▸ **Stated task**: Produce the listing below again, exactly as shown.
---- Data excerpt
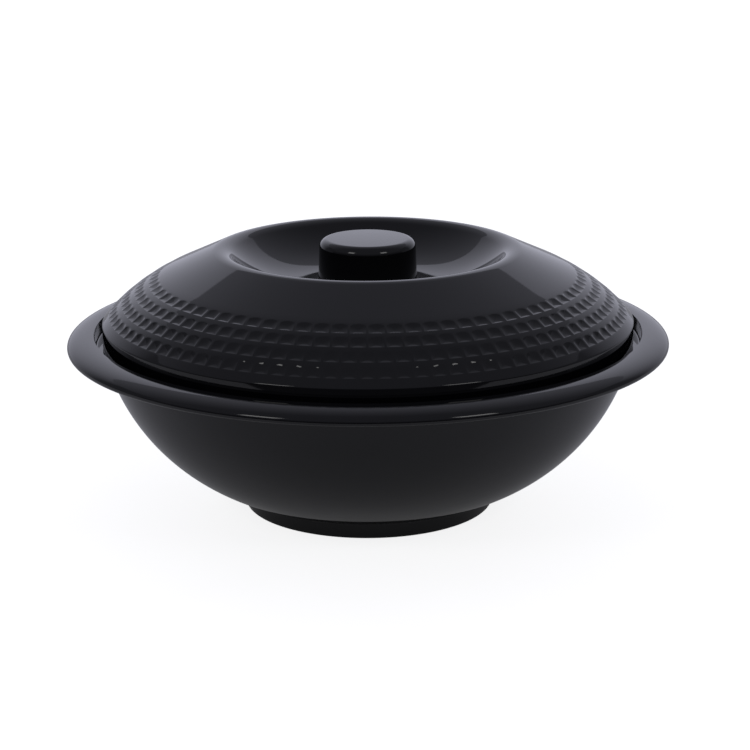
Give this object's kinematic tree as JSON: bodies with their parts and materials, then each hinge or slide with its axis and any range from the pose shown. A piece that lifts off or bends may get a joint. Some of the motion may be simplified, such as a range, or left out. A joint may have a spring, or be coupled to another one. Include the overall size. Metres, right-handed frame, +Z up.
{
  "type": "lidded serving bowl",
  "caption": "Round glossy black bowl with a turned-down rim and foot ring, and a domed lift-off lid with rings of small pockets, a dished top and a round knob.",
  "frame": {"origin": "centre of the foot ring's resting face, on the axis of the bowl", "axes": "+Z up along the axis of the bowl and the lid; X and Y are level"},
  "size_m": [0.25, 0.25, 0.113],
  "materials": {
    "bowl_melamine": "gloss",
    "lid_melamine": "gloss",
    "knob_melamine": "gloss",
    "insert_brass": "turned",
    "fixing_steel": "satin"
  },
  "bodies": {
    "bowl": {"bowl": "bowl_melamine"},
    "lid": {"lid": "lid_melamine", "knob": "knob_melamine", "knob_insert": "insert_brass", "knob_washer": "fixing_steel", "knob_screw": "fixing_steel"}
  },
  "joints": [
    {"name": "lid_lift", "type": "slide", "parent": "bowl", "child": "lid", "axis": [0, 0, 1], "range_m": [0, 0.12]}
  ]
}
--------
▸ **Solution**:
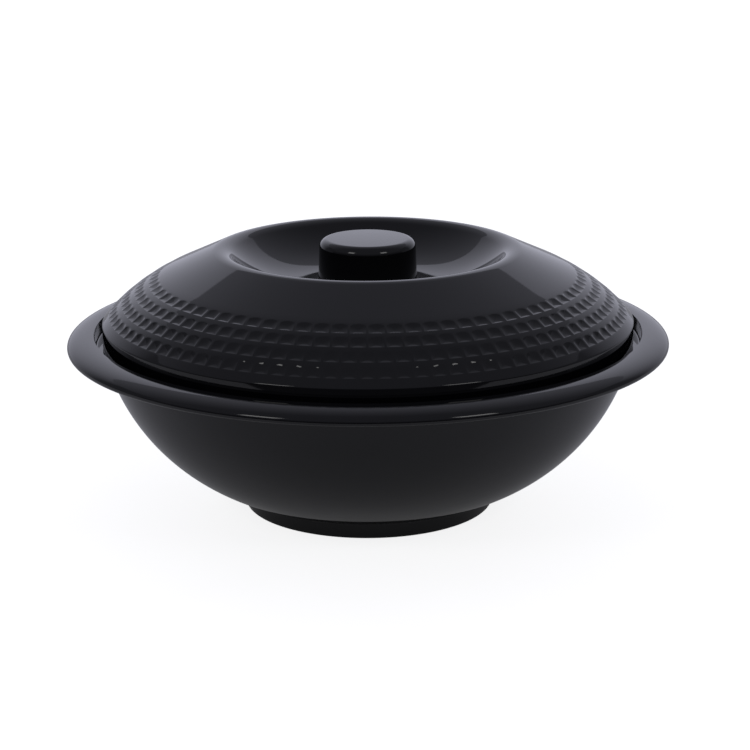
Give this object's kinematic tree as JSON: bodies with their parts and materials, then each hinge or slide with its axis and any range from the pose shown. A piece that lifts off or bends may get a joint. Some of the motion may be simplified, such as a range, or left out. A joint may have a spring, or be coupled to another one. Include the overall size. Metres, right-handed frame, +Z up.
{
  "type": "lidded serving bowl",
  "caption": "Round glossy black bowl with a turned-down rim and foot ring, and a domed lift-off lid with rings of small pockets, a dished top and a round knob.",
  "frame": {"origin": "centre of the foot ring's resting face, on the axis of the bowl", "axes": "+Z up along the axis of the bowl and the lid; X and Y are level"},
  "size_m": [0.25, 0.25, 0.113],
  "materials": {
    "bowl_melamine": "gloss",
    "lid_melamine": "gloss",
    "knob_melamine": "gloss",
    "insert_brass": "turned",
    "fixing_steel": "satin"
  },
  "bodies": {
    "bowl": {"bowl": "bowl_melamine"},
    "lid": {"lid": "lid_melamine", "knob": "knob_melamine", "knob_insert": "insert_brass", "knob_washer": "fixing_steel", "knob_screw": "fixing_steel"}
  },
  "joints": [
    {"name": "lid_lift", "type": "slide", "parent": "bowl", "child": "lid", "axis": [0, 0, 1], "range_m": [0, 0.12]}
  ]
}